Resumindo, a proposta divulgada nesta sexta-feira, chamada “Acordo pela paz social e pela nova Constituição”, estabelece que o “plebiscito de entrada” – defendido desde o início pela oposição – terá duas perguntas. Na primeira, o eleitor deve se pronunciar sobre se apóia ou não uma mudança constitucional. A segunda propõe dois mecanismos para a elaboração da Carta Magna: por “Convenção Mista Constitucional”, composta 50% por parlamentares e 50% por eleitos para a constituinte; ou por “Convenção Constitucional”, com 100% de escolhidos apenas com o objetivo de atuar na redação do texto.
O acordo inclui também que o plebiscito seja convocado para abril do próximo ano e que qualquer acordo a que chegue a instância que será criada requererá o apoio de 2/3 de seus membros para sua aprovação, aspecto criticado pelo PC.

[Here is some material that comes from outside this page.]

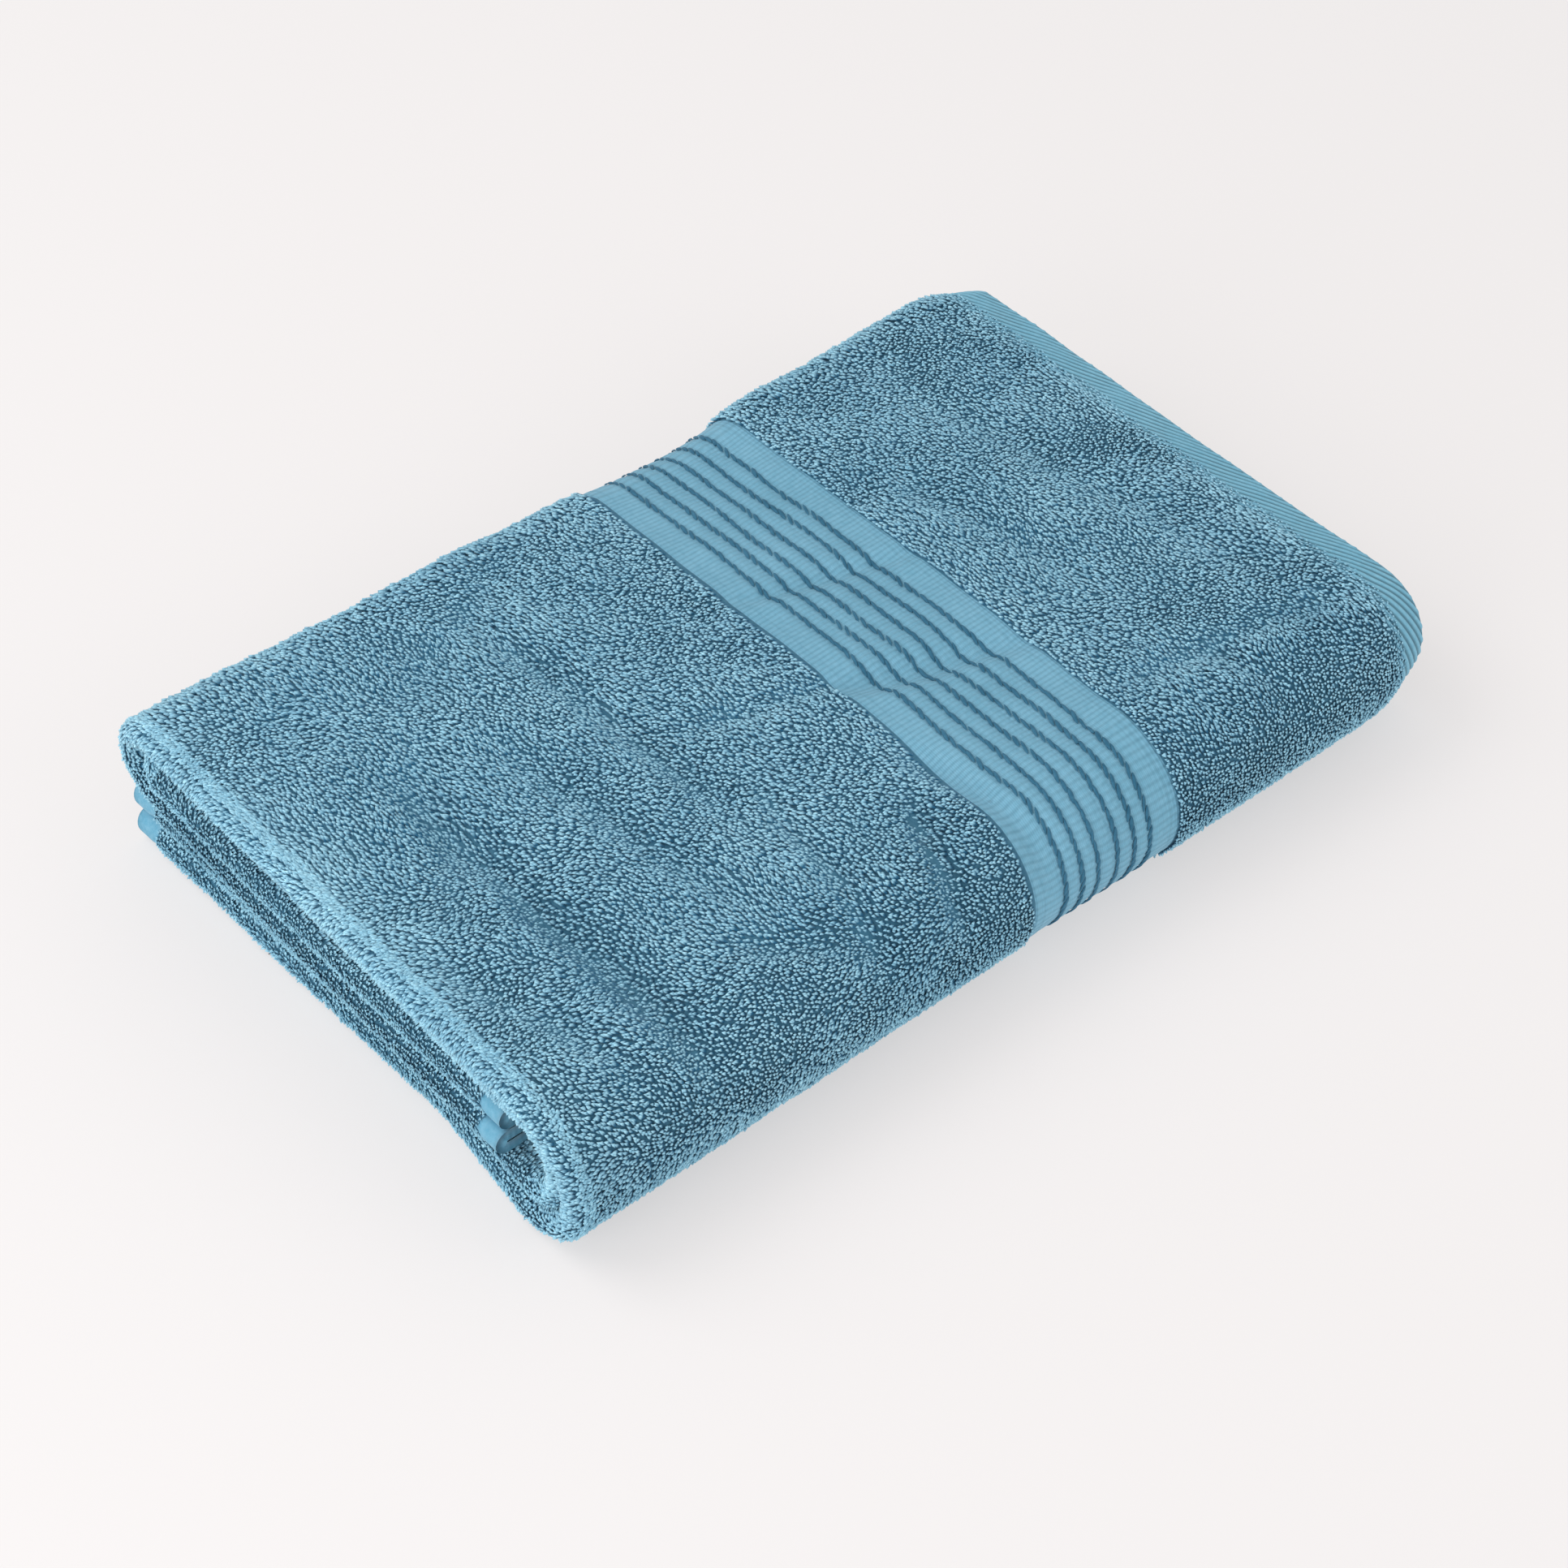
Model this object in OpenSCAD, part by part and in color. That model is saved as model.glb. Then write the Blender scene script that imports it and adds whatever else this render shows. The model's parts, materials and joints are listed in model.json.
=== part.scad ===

PINOCHET RETIROU DO ESTADO A RESPONSABILIDADE COM SAÚDE E EDUCAÇÃO
Na atual Constituição formulada durante a ditadura de Augusto Pinochet (1973-1989) a saúde, educação e previdência não são atribuições do Estado e esses setores – os três pilares principais das reivindicações dos manifestantes hoje – funcionam a partir do mercado privado, ainda que contando com alguns subsídios. O direito à greve, o reconhecimento pleno da liberdade sindical e a negociação Coletiva Setorial são outras questões ausentes na Constituição e que fazem parte das exigências dos chilenos.
O deputado Teillier indicou que “a luta por demandas sociais não pode decair. Eu não pretendo dar instruções ao movimento social, porém desde meu ponto de vista, isso que tem sido essencial para produzir uma mudança de fundo, para encurralar o governo na questão constitucional, que são as grandes mobilizações, deve seguir adiante até conseguir respostas palpáveis em relação às suas exigências”. “Quando tenhamos que escolher a assembléia veremos como o faremos para que seja realmente representativa”, concluiu.
Em definitivo, o presidente do PC disse que “vamos participar de todo o processo, Vamos fazer tudo o que esteja ao nosso alcance para aperfeiçoá-lo, sobretudo a questão dos quóruns e outros temas onde temos dúvidas”.